**WHAT TO WORK ON**
Your answer should be a single number: the count of lines containing the string "pieces".

**RECORDS FOR THIS EXERCISE**
======

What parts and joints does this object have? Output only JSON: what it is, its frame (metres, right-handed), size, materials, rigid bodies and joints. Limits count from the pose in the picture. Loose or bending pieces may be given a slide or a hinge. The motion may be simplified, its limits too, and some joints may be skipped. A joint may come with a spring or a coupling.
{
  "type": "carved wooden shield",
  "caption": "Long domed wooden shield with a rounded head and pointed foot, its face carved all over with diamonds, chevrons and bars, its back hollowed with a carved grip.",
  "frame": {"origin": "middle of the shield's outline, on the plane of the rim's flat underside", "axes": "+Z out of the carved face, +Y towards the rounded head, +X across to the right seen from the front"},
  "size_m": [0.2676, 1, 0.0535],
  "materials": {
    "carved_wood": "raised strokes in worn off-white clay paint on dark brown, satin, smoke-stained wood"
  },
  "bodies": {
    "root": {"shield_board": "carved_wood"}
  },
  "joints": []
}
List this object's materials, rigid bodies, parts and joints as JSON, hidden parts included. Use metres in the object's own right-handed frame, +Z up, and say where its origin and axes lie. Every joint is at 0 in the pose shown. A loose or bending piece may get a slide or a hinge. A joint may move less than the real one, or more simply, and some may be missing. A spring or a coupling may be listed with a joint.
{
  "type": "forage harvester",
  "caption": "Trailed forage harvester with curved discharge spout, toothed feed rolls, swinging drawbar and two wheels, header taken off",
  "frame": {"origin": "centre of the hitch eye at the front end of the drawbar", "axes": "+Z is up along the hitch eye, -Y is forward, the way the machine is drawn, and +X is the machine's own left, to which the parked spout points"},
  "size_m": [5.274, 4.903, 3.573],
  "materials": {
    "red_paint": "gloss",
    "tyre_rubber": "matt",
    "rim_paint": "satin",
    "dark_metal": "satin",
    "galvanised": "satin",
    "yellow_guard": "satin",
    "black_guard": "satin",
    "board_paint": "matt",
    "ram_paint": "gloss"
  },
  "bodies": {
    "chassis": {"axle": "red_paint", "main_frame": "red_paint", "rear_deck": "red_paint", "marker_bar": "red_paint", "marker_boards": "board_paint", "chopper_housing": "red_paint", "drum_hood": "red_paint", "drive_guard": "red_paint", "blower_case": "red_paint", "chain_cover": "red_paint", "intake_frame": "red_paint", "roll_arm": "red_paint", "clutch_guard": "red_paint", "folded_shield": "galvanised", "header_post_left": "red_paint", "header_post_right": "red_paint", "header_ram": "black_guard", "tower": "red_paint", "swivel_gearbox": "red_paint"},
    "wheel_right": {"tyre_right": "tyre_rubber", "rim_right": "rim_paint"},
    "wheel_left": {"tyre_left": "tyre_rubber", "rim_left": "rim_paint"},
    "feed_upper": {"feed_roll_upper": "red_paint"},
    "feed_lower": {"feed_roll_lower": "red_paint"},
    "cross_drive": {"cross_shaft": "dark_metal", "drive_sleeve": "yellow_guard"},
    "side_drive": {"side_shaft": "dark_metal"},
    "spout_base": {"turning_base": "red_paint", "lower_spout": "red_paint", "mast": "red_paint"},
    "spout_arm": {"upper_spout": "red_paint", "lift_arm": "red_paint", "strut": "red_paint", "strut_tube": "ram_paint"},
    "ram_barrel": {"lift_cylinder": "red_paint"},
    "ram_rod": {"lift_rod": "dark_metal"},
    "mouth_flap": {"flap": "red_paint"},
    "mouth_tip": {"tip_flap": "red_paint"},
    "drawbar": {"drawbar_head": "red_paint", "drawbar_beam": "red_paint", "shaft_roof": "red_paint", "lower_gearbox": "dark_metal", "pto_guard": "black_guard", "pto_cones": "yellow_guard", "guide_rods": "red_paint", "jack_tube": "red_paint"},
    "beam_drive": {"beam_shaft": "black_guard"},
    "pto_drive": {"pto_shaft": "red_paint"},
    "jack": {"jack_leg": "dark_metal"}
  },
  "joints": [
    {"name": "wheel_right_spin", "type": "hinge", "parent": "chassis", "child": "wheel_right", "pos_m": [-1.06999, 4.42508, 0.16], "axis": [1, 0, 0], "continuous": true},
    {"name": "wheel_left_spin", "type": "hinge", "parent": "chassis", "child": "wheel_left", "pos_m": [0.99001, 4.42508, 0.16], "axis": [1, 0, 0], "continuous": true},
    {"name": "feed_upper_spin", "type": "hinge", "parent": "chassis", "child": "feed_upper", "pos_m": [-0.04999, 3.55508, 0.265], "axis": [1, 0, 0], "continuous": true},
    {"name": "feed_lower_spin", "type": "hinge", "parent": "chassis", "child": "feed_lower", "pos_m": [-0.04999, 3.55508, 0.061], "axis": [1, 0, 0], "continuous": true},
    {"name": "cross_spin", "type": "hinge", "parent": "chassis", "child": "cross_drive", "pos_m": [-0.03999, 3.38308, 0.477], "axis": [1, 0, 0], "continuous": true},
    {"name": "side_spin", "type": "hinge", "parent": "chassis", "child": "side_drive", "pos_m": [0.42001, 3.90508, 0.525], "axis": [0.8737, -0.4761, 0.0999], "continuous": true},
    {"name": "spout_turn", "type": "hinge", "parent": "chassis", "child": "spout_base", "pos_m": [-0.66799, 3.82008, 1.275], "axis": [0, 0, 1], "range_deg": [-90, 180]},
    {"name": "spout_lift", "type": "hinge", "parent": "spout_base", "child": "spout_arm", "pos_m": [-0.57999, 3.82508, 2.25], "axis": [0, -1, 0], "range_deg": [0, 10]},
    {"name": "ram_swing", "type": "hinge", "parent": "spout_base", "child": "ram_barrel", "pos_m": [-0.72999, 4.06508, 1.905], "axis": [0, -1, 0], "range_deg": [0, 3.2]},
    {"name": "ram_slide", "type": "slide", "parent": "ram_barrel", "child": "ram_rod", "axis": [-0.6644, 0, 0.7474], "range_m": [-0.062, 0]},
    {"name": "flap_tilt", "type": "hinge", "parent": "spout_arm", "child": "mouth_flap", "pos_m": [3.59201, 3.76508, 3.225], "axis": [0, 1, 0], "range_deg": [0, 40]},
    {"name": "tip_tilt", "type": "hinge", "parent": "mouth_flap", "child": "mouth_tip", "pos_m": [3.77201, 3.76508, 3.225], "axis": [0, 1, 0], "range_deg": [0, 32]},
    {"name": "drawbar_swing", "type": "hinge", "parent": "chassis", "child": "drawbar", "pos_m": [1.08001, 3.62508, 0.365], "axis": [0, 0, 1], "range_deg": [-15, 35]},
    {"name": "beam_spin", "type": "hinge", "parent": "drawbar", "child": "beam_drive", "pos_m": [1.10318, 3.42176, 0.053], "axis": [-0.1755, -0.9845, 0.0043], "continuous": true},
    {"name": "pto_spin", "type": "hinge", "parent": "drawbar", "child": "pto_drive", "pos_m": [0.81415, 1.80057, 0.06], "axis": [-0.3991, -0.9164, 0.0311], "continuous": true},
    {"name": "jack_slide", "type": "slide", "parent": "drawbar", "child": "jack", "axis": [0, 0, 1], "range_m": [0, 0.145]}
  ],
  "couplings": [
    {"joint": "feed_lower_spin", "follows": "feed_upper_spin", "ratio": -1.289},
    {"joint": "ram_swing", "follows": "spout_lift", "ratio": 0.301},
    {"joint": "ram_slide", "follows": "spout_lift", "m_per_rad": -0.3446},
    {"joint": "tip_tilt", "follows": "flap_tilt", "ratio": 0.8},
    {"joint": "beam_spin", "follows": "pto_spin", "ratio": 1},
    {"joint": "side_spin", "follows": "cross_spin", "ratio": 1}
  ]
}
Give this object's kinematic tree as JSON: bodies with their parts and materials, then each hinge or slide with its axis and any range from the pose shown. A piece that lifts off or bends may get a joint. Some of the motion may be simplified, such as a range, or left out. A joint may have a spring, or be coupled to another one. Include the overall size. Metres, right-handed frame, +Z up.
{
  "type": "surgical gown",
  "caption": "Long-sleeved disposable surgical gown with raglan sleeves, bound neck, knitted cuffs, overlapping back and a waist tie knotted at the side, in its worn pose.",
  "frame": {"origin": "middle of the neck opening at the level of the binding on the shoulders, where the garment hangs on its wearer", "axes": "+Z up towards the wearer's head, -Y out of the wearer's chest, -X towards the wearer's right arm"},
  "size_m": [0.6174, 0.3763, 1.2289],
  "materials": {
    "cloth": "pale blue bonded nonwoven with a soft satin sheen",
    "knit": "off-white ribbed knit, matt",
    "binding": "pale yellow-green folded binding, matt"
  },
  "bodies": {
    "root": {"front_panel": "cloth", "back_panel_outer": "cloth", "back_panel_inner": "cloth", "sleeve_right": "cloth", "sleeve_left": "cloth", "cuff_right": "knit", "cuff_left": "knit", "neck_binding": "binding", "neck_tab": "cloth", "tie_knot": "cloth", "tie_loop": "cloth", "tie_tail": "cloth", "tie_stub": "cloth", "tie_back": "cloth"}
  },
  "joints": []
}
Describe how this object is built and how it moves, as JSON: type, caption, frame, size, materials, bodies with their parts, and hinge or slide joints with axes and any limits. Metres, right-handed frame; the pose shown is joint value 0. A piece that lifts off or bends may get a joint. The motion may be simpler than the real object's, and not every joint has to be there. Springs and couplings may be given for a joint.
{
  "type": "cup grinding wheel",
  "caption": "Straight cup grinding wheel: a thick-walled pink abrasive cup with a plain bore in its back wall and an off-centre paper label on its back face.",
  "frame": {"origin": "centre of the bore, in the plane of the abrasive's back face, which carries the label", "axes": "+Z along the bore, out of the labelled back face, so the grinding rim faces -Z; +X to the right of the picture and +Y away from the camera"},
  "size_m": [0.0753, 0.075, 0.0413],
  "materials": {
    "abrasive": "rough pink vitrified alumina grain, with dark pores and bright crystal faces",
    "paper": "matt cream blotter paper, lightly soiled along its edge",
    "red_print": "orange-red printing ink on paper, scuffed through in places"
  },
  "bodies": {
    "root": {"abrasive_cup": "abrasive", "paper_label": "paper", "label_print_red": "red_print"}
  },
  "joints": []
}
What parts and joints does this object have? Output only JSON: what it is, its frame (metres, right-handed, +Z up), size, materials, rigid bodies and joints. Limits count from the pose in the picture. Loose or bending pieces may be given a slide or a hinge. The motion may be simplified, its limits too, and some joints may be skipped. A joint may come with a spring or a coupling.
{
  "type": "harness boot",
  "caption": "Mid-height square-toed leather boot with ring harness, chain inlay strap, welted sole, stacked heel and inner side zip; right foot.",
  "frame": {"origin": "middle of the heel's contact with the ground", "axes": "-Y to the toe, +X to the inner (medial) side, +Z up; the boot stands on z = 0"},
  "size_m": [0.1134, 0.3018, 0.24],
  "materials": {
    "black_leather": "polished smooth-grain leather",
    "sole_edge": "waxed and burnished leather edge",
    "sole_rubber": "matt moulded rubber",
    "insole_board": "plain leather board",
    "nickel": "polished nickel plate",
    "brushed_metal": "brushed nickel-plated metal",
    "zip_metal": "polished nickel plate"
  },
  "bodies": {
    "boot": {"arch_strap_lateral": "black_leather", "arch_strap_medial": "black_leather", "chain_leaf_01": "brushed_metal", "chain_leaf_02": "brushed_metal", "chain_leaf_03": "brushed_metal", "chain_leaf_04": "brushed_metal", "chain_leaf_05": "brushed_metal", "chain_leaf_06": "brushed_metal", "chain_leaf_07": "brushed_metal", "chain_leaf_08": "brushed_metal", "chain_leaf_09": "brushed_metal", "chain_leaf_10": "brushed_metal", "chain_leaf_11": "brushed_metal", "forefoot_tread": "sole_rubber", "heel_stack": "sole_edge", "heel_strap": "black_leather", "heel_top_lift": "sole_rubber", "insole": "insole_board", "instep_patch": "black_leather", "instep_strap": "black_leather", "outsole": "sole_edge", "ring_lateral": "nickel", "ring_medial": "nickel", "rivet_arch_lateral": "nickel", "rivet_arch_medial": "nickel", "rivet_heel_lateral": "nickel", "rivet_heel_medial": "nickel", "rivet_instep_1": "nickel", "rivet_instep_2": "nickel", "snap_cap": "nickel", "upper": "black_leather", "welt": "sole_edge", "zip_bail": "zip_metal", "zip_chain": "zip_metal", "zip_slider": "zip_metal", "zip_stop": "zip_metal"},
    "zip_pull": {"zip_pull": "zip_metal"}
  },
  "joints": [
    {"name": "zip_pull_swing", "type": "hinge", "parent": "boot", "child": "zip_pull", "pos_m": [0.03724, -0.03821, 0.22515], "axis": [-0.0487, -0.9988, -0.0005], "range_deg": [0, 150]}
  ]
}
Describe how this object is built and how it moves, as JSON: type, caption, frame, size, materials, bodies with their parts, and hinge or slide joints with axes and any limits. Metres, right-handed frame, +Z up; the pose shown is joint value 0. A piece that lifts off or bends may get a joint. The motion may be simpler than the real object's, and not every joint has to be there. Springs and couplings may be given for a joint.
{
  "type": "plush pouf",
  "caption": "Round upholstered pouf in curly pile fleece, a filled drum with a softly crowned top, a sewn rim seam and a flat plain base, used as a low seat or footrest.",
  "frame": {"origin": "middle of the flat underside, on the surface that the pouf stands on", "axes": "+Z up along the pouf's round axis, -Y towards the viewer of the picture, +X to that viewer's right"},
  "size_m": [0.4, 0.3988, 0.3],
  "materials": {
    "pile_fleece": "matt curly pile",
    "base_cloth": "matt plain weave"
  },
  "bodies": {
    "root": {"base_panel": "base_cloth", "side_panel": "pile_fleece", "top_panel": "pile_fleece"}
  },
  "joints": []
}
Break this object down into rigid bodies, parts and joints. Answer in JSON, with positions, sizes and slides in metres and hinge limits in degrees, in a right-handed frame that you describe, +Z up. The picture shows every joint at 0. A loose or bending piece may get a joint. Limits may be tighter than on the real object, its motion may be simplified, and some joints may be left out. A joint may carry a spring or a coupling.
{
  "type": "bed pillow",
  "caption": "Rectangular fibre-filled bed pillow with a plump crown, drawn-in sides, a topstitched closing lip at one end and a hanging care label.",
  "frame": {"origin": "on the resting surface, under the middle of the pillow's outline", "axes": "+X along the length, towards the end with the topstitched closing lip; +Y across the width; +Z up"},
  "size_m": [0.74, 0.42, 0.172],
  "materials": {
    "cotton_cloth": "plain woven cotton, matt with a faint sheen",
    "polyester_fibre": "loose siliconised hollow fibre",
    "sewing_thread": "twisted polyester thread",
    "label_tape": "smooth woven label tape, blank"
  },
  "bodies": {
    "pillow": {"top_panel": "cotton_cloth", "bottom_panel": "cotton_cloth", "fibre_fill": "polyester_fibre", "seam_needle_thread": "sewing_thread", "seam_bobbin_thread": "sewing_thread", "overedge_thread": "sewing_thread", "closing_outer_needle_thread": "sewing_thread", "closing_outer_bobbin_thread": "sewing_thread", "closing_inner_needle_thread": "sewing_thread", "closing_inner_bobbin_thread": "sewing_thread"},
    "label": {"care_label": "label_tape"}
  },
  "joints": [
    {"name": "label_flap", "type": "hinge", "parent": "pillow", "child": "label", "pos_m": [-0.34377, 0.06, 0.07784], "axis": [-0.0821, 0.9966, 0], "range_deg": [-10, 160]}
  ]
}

======

**RESULT**
2